Leetcode(8) - remove duplicates in sorted array

Given a sorted array, you need to remove duplicate elements in place so that each element occurs only once, and return the new length of the removed array.

Instead of using extra array space, you have to modify the input array in- place and do it with O(1) extra space.

We use the existing interface of vector in STL to perfectly implement this function, the code is as follows

int removeDuplicates(vector<int>& nums) 
{
    nums.erase(unique(nums.begin(),nums.end()),nums.end());
    return nums.size();
}

The unique function can leave only one adjacent repeated elements in the container, and put the rest into the back of the vector, and the return value is the tail address of the container after deduplication.
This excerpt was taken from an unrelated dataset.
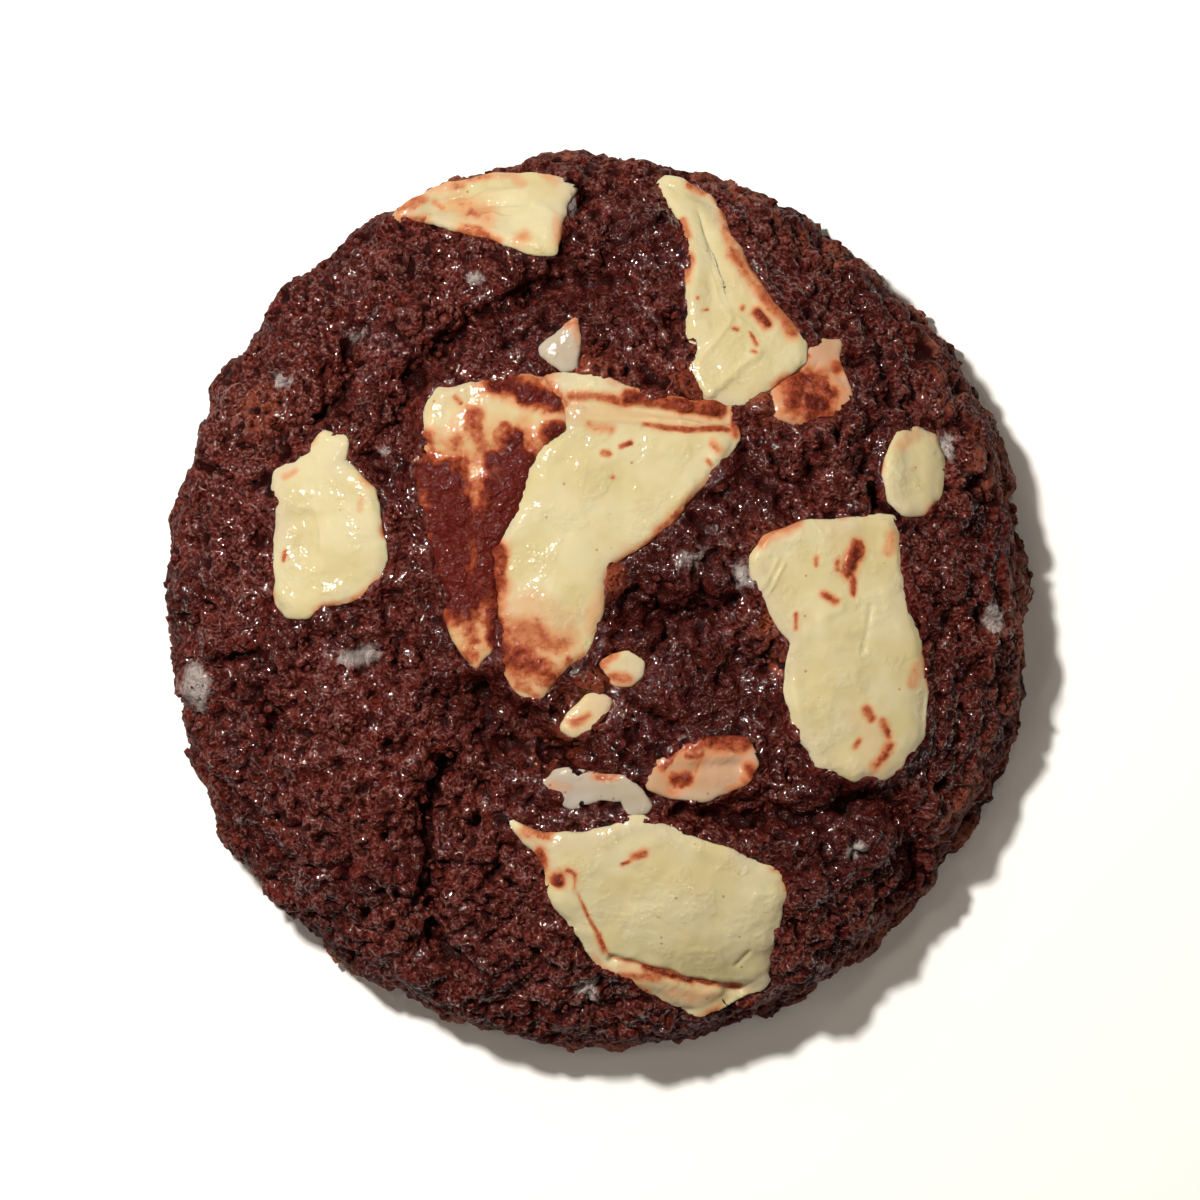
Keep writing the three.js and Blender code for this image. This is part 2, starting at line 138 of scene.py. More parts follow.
# Where the dough is thin over chocolate and glows orange-red: middle, radius and strength
BLUSHES = [
    ((17.2, -2.6), 1.5, 1.0),
    ((18.0, -7.0), 1.3, 0.8),
    ((16.4, 6.2), 1.2, 0.7),
    ((-0.6, -9.6), 2.4, 0.7),
    ((-4.5, -14.6), 2.2, 0.6),
    ((-17.6, 13.4), 1.4, 0.8),
    ((0.8, 2.6), 1.6, 0.8),
    ((17.4, 21.0), 2.6, 0.8),
    ((-1.2, 22.4), 2.0, 0.8),
    ((-34, 19), 2.5, 0.5),
    ((9, 21.4), 2.4, 0.5),
]

# Chocolate that melted into the surface and left grey-white films, and in the last five, the weaker ones,
# partly painted highlight where the wet crumb shone: middle, half sizes, turn in degrees and strength
SMEARS_AND_SHINE = [
    ((-24, -5.6), (2.8, 1.3), 20, 1.0),
    ((39.2, -1.7), (1.1, 2.4), 0, 1.0),
    ((-40.0, -8.5), (1.2, 3.2), 8, 1.0),
    ((25.5, -24.9), (1.0, 1.1), 0, 1.0),
    ((-1.4, -38.8), (1.6, 1.4), 0, 1.0),
    ((-32, 22), (1.5, 1.0), -20, 1.0),
    ((34.7, 15.2), (0.9, 1.9), 20, 1.0),
    ((-2.9, 39.8), (0.6, 1.2), 0, 1.0),
    ((37.5, 19.8), (0.9, 2.2), 30, 1.0),
    ((31.5, 28), (1.0, 2.0), 40, 1.0),
    ((-41.4, -13.6), (0.7, 1.6), 10, 1.0),
    # These five are partly painted highlight, pale patches where the wet crumb shone
    ((9.2, 4.2), (2.2, 1.6), 30, 0.7),
    ((14.2, 2.4), (1.6, 2.2), 20, 0.75),
    ((-12.4, 32.2), (1.6, 1.0), -20, 0.7),
    ((-24.6, 26.2), (1.4, 1.2), 0, 0.7),
    ((-21.4, 14.8), (1.0, 0.9), 0, 0.75),
]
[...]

We also need to use the erase function to remove the following duplicate elements, and finally return the size of the container.

The above method is concise and perfect, but after all, it is an internal interface in STL. We still have to think about how to implement this function internally without using extra space.

class Solution {
public:
    int removeDuplicates(vector<int>& nums) 
    {
       int count=0;
        for(int i=1;i<nums.size();i++)
        {
            if(nums[i]==nums[i-1])
                count++;
            else
                nums[i-count]=nums[i];
        }
        return nums.size()-count;
    }
};

This is a lot more mundane, but it also looks more down-to-earth. The core counts the number of repeated elements while traversing, and the assignment operation of nums[i-count]=nums[i].